In 1926 Brotherton published an account of the highlights of his collection as it then stood. We see that in barely four years he had acquired the four seventeenth-century Shakespeare folios and many other rare and celebrated works of English literature, a dozen superb medieval manuscript books of hours, numerous choice incunabula, manuscripts by the Brontės, hundreds of letters to Victor Hugo, and an array of bulging extra-illustrated books. All still feature in the Brotherton Collection.
The 1926 profile reveals much about Brotherton’s approach to collecting, which is otherwise poorly documented. English literature was always a priority, under D.U.R.’s influence, but Brotherton wanted a collection ranging widely. Following the example of other celebrated collectors, he acquired substantial collections already formed by others as readily as he purchased individual books. We know, for example, that all twelve medieval manuscripts (more came later) were bought simultaneously from one dealer. We also infer the influence of Brotherton’s contemporary Thomas James Wise, an associate of Symington. Wise’s later notoriety as an ingenious forger and thief tends to distract us from his pioneering ingenuity as a book and manuscript collector and his informal role as a supplier to others. All Brotherton’s Brontė manuscripts came through the Wise connection, as did the strength in Byron and much else.
Brotherton’s collecting energy was sustained until his unexpected
death. He continually acquired collections eclectically, developing
his ‘portfolio’ – an impressive Mendelssohn collection,
a Sheffield collection at least as good as his Leeds collection, books
on socialism in England, papers of the cross-dressing Chevalier D’Eon,
papers of the regicide Henry Marten, and many more as opportunities
came to his attention. There is a sense that once a subject was ‘covered’ satisfactorily
at a single stroke, Brotherton would move on to another, diversifying
his collection’s appeal - though English literature always stayed
at the heart of his collecting.
Brotherton took pleasure in welcoming scholars and other visitors to his private library and when he offered to build the magnificent Brotherton Library for the University, he undoubtedly saw it as the future public location for his collection, as it is today. When the new building opened in 1936, the presence of the Brotherton Collection transformed the Library’s standing as a centre for research and learning.
Using the endowment, additions have been made to virtually all of
the components of Brotherton’s collection since it came to the
University, with increasing concentration on acquiring the unique.
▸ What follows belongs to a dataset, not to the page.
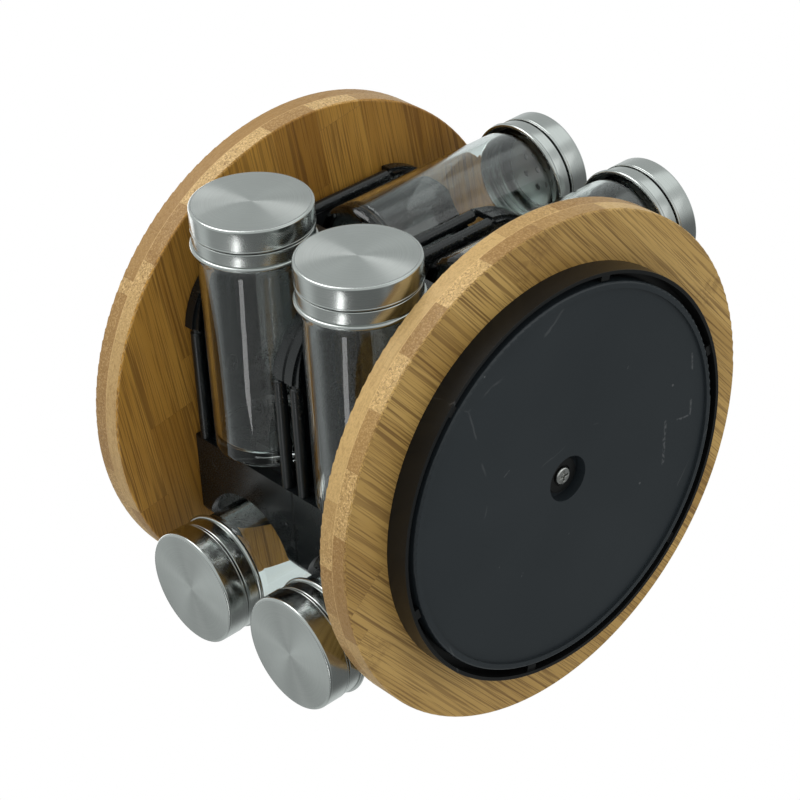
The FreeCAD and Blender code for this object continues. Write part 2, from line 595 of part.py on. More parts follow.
def sifter():
    """Steel collar that screws on the jar, with a plate of holes set into the jar's mouth."""
    skirt_inner = COLLAR_RADIUS - STEEL
    neck_inner = SIFTER_NECK_RADIUS - STEEL
    skirt_start = COLLAR_START + BEAD_RADIUS
    plate_top = SIFTER_TOP - SIFTER_RECESS_DEPTH
    shell = revolved([
        (skirt_inner, skirt_start),
        (COLLAR_RADIUS, skirt_start),
        (COLLAR_RADIUS, COLLAR_END),
        (SIFTER_NECK_RADIUS, COLLAR_END),
        (SIFTER_NECK_RADIUS, SIFTER_TOP),
        (SIFTER_RECESS_RADIUS, SIFTER_TOP),
        (SIFTER_RECESS_RADIUS, plate_top),
        (0.0, plate_top),
        (0.0, plate_top - STEEL),
        (SIFTER_RECESS_RADIUS + STEEL, plate_top - STEEL),
        (SIFTER_RECESS_RADIUS + STEEL, JAR_MOUTH),
        (neck_inner, JAR_MOUTH),
        (neck_inner, COLLAR_END - STEEL),
        (skirt_inner, COLLAR_END - STEEL),
    ])
    shell = shell.makeFillet(COLLAR_ROUND, circular_edges(shell, COLLAR_RADIUS, COLLAR_END))
    shell = shell.makeFillet(COLLAR_ROUND, circular_edges(shell, SIFTER_NECK_RADIUS, SIFTER_TOP))
    bead = Part.makeTorus(COLLAR_RADIUS + BEAD_REACH - BEAD_RADIUS, BEAD_RADIUS, Vector(0, 0, skirt_start))
    body = united([shell, bead])
    hole = cylinder(SIFTER_HOLE_RADIUS, plate_top - STEEL, plate_top, SIFTER_HOLE_CIRCLE)
    for opening in around(hole, SIFTER_HOLE_COUNT):
        body = body.cut(opening)
    return body.cut(cylinder(SIFTER_HOLE_RADIUS, plate_top - STEEL, plate_top))


def lid():
    """Flat steel lid with a rounded top edge."""
    inner = LID_RADIUS - STEEL
    shell = revolved([
        (inner, LID_START),
        (LID_RADIUS, LID_START),
        (LID_RADIUS, LID_END),
        (0.0, LID_END),
        (0.0, LID_END - STEEL),
        (inner, LID_END - STEEL),
    ])
    return shell.makeFillet(LID_EDGE_ROUND, circular_edges(shell, LID_RADIUS, LID_END))


def liner():
    """Soft disc inside the lid that seals on the sifter."""
    return cylinder(LID_RADIUS - STEEL - LINER_GAP, SIFTER_TOP + SEAL_GAP, LID_END - STEEL)


def on_jar_axis(shape, tier, quarter):
    """Copy of a jar piece laid in its tier and turned to its side."""
    laid = shape.copy()
    laid.rotate(Vector(0, 0, 0), Vector(0, 1, 0), 90.0)
    laid.translate(Vector(0, -JAR_OFFSET, TIER_BASE[tier] + JAR_AXIS_HEIGHT))
    return quarter_turned(laid, quarter)


# ---- all nodes ------------------------------------------------------------------------
def all_nodes():
    """Every node's name and shape."""
    nodes = {
        "base_plate": base_plate(),
        "pivot_washer": pivot_washer(),
        "pivot_screw": pivot_screw(),
        "bearing_cage": bearing_cage(),
        "bearing_balls": bearing_balls(),
        "turntable_ring": turntable_ring(),
        "ring_screws": ring_screws(),
        "bottom_disc": bottom_disc(),
        "tie_screws": tie_screws(),
        "lower_core": core("lower", TIE_SCREW_RADIUS + SCREW_PLAY, TIER_HEIGHT),
        "lower_rails": rails("lower"),
        "upper_core": core("upper", TIE_SCREW_RADIUS, TIE_BITE),
        "upper_rails": rails("upper"),
        "top_disc_screws": top_disc_screws(),
        "top_disc": top_disc(),
    }
    bay_shapes = {"lower": bay(), "upper": upper_bay()}
    jar_pieces = {"jar": glass_jar(), "sifter": sifter(), "lid": lid(), "liner": liner()}
    for tier in TIERS:
        for quarter, side in enumerate(SIDES):
            placed = quarter_turned(bay_shapes[tier], quarter)
            placed.translate(Vector(0, 0, TIER_BASE[tier]))
            nodes[f"bay_{tier}_{side}"] = placed
            for piece, shape in jar_pieces.items():
                nodes[f"{piece}_{tier}_{side}"] = on_jar_axis(shape, tier, quarter)
    return nodes


def main():
    """Write one STEP file per node."""
    os.makedirs("parts", exist_ok=True)
    for name, shape in all_nodes().items():
        if not shape.isValid():
            raise ValueError(f"{name} is not a valid shape")
        print(f"{name}: {len(shape.Solids)} solid(s), {shape.Volume:.1f} mm3")
        shape.exportStep(f"parts/{name}.step")


main()
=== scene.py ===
"""Looks of a revolving spice carousel: bamboo discs, black moulded tiers, glass jars with steel lids.

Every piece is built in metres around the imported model's nodes, in the same frame: +Z is the
axis that the carousel turns about, and the base plate's underside is at height 0.
"""

import logging
import math
from dataclasses import dataclass
from enum import Enum
from functools import reduce
from typing import Any, Sequence

import bmesh
import bpy
from mathutils import Matrix, Vector

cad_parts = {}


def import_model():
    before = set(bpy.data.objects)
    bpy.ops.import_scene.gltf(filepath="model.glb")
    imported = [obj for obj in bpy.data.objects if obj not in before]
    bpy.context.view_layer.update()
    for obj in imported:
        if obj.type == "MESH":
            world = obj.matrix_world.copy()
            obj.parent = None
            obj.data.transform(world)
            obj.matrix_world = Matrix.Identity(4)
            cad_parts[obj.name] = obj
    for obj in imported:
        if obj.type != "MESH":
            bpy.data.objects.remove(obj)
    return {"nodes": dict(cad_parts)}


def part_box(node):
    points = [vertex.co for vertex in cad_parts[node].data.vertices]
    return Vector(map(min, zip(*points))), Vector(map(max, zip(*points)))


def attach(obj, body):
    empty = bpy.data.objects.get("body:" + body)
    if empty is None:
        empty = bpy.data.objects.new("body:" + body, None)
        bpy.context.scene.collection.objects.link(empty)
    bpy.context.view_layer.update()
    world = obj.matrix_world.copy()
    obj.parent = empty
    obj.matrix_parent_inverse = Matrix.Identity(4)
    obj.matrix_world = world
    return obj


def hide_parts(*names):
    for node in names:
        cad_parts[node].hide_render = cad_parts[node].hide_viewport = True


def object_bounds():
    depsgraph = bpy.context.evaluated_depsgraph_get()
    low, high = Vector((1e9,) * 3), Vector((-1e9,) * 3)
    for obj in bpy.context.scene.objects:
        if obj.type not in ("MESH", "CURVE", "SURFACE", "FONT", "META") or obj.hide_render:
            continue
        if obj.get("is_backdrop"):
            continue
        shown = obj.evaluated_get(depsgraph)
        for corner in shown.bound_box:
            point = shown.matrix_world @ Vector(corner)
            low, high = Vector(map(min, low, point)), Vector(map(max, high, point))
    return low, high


log = logging.getLogger("spice_carousel")

MM = 0.001
TURN = 2.0 * math.pi
TOUCHING = 1e-6         # metres within which two places count as one
SEAM = 2e-7             # metres within which a spun surface's corners are joined
LOOSE = 2e-6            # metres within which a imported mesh's corners are joined
FLAT = math.radians(0.4)        # bend below which neighbouring faces become one
ROUNDING_STEPS = 6      # facets in each rounded corner of an outline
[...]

However, much the highest priority is given to English literary resources,
latterly with some emphasis on acquiring archives of recent and contemporary
authors. This is in the spirit of Brotherton’s own collecting
in the 1920s, when he purchased manuscripts and correspondence of authors
such as Swinburne, James and Hardy who had been living in the previous
two decades. The acquisition of the complete library of Herbert Read,
some 12,000 items, in 1996 was a major instance of following Brotherton’s
example in securing ‘ready-made’ collections.